Ambit of economic census to be wider

The next Socio-Economic Caste Census (SECC) is likely to take a broader view of deprivation parameters to include outreach of public welfare schemes and progress in nutrition, housing, drinking water, sanitation, electricity and connectivity to identify the country’s poor, senior officials indicated on Sunday.

The centre is also considering a dynamic registry, which would be updated regularly, in an attempt to make the state’s targeted interventions more effective, the officials said.

A concept note on “poverty measurement in India” was prepared by the Union rural development ministry last month while the government set up a high-level panel with the mandate of updating the SECC and minimising “exclusion and inclusion errors”.

The panel is made up of the Registrar General of India, director general of the Unique Identification Authority of India (UIDAI), chief of the National Statistical Organisation (NSO), the urban and rural development ministry secretaries and a member of the policy think-tank Niti Ayog.

The move comes as the first SECC becomes nearly a decade old. And since the SECC’s results were announced in 2011, several new welfare schemes to provide free connections of cooking gas, power and water for the poor have been rolled out; other schemes such as free housing or skill development programmes have been allocated higher budgets.

“There is definitely a need to take a new look into determining poverty. In the first SECC, kuchcha houses were a parameter but now, the government has completed 11.7 million houses under the Awas scheme for the rural poor. And aspirations for the poor have also changed. We may need to look into the delivery of benefits such as Ayushman Bharat, improved education facilities and Ujjwala {scheme of free cooking gas connections} and observe change in socio-economic status apart from the basic needs,” a member of the panel said on condition of anonymity.

To be sure, the second SECC will take some time for completion; the Covid-19 pandemic has delayed work on the 2021 census, which had been due to get underway.

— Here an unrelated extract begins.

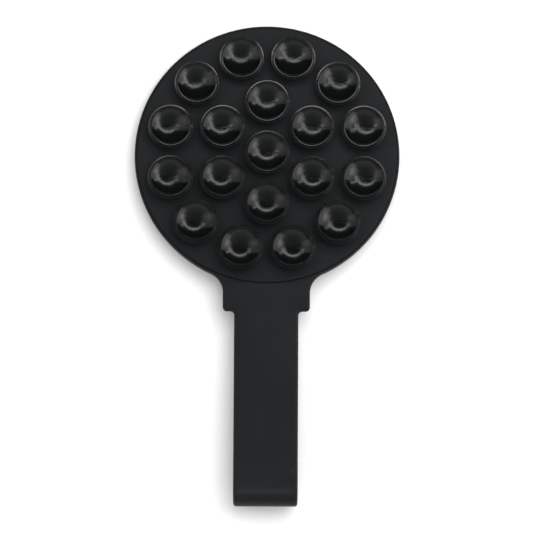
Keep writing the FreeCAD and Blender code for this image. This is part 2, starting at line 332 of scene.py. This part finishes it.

Preparations are underway for the launch of the exercise.

The concept note prepared by the rural development ministry highlights how the C Rangarajan Committee, in its report in 2014, had pitched for a separate all-India rural and urban poverty line baskets to include “food items that ensure recommended calories, protein & fat intake and non-food items like clothing, education, health, housing and transport.”

The note, taking a wider, multi-dimensional view of poverty also highlighted that “the deprivations faced by poor in various fields such as education, health, sanitation etc are not accounted for in the below-poverty line approach. Further, public expenditure on social services like education, health and food security had increased substantially in recent years, which was not captured, by design, in the NSSO’s Consumer Expenditure Surveys and the poverty line derived from these is thus lower than the services actually consumed.”

From a national planning committee in 1938 to the Bombay Plan of 1944 to the 1962 Working Group and in the later stages, the Suresh Tendulkar Expert Group in 2009 has provided ways and means of estimating and addressing poverty.

The sweeping Covid-19 pandemic and subsequent lockdown that caused a record 23.9% contraction of the economy in the quarter ended June will also be kept in mind by policymakers when they come up with a new plan for the next SECC.

“Here the role of a dynamic registry is important as we can see how one pandemic or illness is capable of pushing families back to acute poverty. In will help in inclusion of intended beneficiaries,” said the official cited above, noting job losses caused by the pandemic that had forced households to pare expenditure on education and food. “A dynamic registry would help us include families from the protection of public welfare schemes, depending on their current situation.”

The 2011 SECC showed that 107.4 million Indian households are considered deprived of certain basic needs. It also showed about 30% of rural households were landless and depend mostly on manual labour to earn a living.

Himanshu, an associate professor with Jawaharlal Nehru University (JNU), believes that it is not advisable to plan social welfare programmes on the basis of people’s spending habits.

“SECC doesn’t take into account any expenditure data. Also, it is very difficult to collect expenditure data in the country as it varies from season to season or on a monthly basis. So, it is not advisable to plan social welfare programmes on the basis of expenditure pattern of people,” he said.